5. This, however, is as far as the ratification and confirmation can extend. If the sale had been regular — if it had been a valid execution of the power — it would'have been the equivalent of a foreclosure under the decree of a court of equity. A foreclosure and sale, under a decree of a court of equity, would have affected and bound only the parties to the suit, not concluding or operating to the prejudice of those who were not parties. The title only of the parties would pass to the purchaser. The irregular, unauthorized sale is incapable of ratification or confirmation by the one party in interest, to the prejudice of others who do not join in it, — as incapable as would be a decree of foreclosure to bind parties not before the court. As to parties other than themselves, the ratification and confirmation of the sale by the personal representative, the heirs and next of kin of the assignee of the mortgage and mortgage debt, is res inter alios acta. — 1 Jones Mortgages, § 732.

6. The sale was made with the knowledge, and if not with the expressed consent, certainly without the dissent of the mortgagor, Belshaw. He was not in ignorance, or under misapprehension, of any of the facts attending the sale, unless it was superinduced by his own neglect to make inquiry. For more than seven years there was, on his part, unqualified acquiescence in the sale. .Whether, under these facts, he could not be deemed to have waived his right to avoid the sale, if a material question, would not be free from difficulty.

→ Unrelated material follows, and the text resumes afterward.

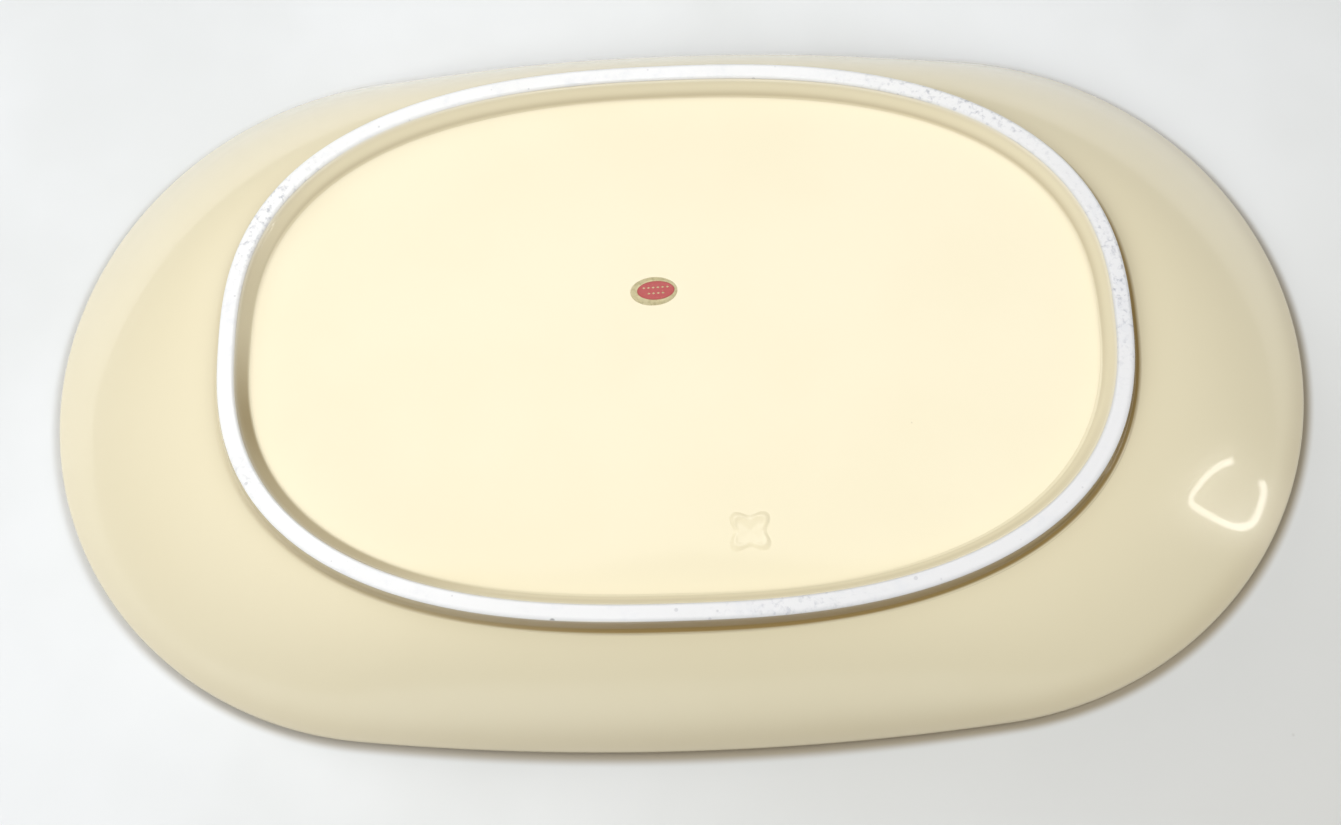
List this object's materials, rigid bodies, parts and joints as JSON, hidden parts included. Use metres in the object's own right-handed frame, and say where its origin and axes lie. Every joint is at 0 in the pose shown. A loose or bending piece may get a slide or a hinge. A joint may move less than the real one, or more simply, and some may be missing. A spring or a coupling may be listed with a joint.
{
  "type": "oval serving dish",
  "caption": "Shallow oval serving dish in cream-glazed porcelain with a raised foot ring, a bare bearing edge and a small oval foil label, stored upside down on its rim.",
  "frame": {"origin": "middle of the plane that the rim rests on, in the upside-down resting pose, which is the bottom centre of the bounding box", "axes": "+X along the dish's length, +Y across it, +Z out of the foot's bearing edge, away from the food side; for use at the table the dish is turned half a turn about X"},
  "size_m": [0.4, 0.24, 0.046],
  "materials": {
    "cream_glaze": "glossy warm cream glaze, slightly pooled at the corners, with faint waviness",
    "bare_clay": "ground, unglazed white body with small grey kiln specks",
    "gold_foil": "dull gold foil on paper",
    "red_print": "satin red printed field with a plain gold ornament"
  },
  "bodies": {
    "root": {"dish_shell": "cream_glaze", "foot_ring": "cream_glaze", "bearing_edge": "bare_clay", "moulded_mark": "cream_glaze", "label_foil": "gold_foil", "label_print": "red_print"}
  },
  "joints": []
}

There is more than the failure to dissent from, or object to the sale, at the time it was made, and continuous acquiescence in it. The surplus of the proceeds of the sale, after satisfying the mortgage debt, ascertained and computed by himself, upon an erroneous method (as it now seems) of calculating the interest, he received from the. purchaser. It is a plain principle of right and justice, that if there is an unauthorized sale of property, real or personal, the owner can not take the purchase-money,and reclaim the property. The books abound with cases, in which courts of equity have precluded parties, who have adopted and ratified unauthorized sales, by receiving the whole or a part of the purchase-money, from setting them aside, to the prejudice of the parties from whom the money was received. In the application of this principle, no distinction is made between sales which are void, and sales which are voidable. The whole principle is, that the party had the right to repudiate, or to ratify the sale — to take its benefits, or reject them and its burdens. Electing to take the benefits, there would be gross injustice, if, to the injury of others, he were permitted at pleasure to question the validity of the sale, — to retract the assent which he had given to it. *6062 Smith’s Lead. Cases, 770; Goodman v. Winter, 64 Ala. 434; Pickens v. Yarborough, 30 Ala. 408; Merritt v. Horne, 5 Ohio St. 307.

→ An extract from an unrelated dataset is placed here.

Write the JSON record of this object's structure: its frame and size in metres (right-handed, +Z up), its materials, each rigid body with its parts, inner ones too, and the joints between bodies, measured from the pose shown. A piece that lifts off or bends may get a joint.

7. A mortgagee, entering into possession of the mortgaged premises before foreclosure, is accountable for the rents and profits he may receive, or which he could with'reasonable diligence have received. The liability rests upon him, if he enters under a void or voidable sale.—Bigler v. Waller, 14 Wall. 297; Childs v. Childs, 10 Ohio St. 339. The purchase of Frothingham, at the unauthorized sale made by the personal representatives of Cary, when confirmed, operated simply a transfer of the mortgage and of the mortgage debt, and 'to these the purchasers from him were subrogated. While in possession, he, and the purchasers from him, can be regarded in no other light than as mortgagees in possession before foreclosure. Standing in that relation, taking the rents and profits in trust for their application to the payment of the mortgage debt, they must account for then to the junior mortgagees, having the equity of redemption.—Childs v. Childs, supra.

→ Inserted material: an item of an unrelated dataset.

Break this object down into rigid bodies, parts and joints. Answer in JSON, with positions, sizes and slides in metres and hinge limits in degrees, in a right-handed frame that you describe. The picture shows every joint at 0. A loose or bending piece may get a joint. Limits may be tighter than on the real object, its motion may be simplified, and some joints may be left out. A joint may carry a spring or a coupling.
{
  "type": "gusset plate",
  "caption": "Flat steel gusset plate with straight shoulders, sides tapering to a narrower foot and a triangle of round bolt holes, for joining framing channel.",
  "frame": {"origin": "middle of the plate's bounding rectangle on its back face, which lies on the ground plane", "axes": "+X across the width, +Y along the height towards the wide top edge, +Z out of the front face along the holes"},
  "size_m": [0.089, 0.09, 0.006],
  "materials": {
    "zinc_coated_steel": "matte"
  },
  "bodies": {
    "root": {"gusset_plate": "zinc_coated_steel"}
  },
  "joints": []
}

&. The right of the husband to receive the annuity was expressed to be for the “mutual benefit” of himself and wife. The moiety of the wife, as we have said, he would take and hold in trust that he would apply it to her benefit. Occupying to the wife this relation of trust and confidence, if he disclaimed the relation, or placed himself in such a condition that a fair and diligent execution of the trust is not be expected from him, the power and duty of a court of equity to remove him is undoubted. Perry on Trusts, § 275. The abandonment of the wife, taking up a permanent residence in a foreign country, coupled with the assignment of his interest in the annuity, render the interference of the court necessary, the revocation of his authority to receive the moiety of the annuity to which the wife is entitled, and committing the authority to a trustee of the appointment of the court.

Without prolonging the further examination of the case, we are satisfied that Mrs. Sloan, as a junior mortgagee, should be let in to redeem, upon the payment of the senior mortgage debt, subject to a deduction of the net rents and profits received by the purchaser at the unauthorized sale of the mortgaged premises, or by his assignees, or which with reasonable diligence they could have received, and to the removal of the husband as trustee, and the appointment of a trustee to receive her moiety of the annuity payable during the joint lives of herself and husband. The decree of the chancellor, dismissing her -bill, must be reversed, and a decree here rendered granting the relief indicated. The decree dismissing the cross-bill of Belshaw must be affirmed.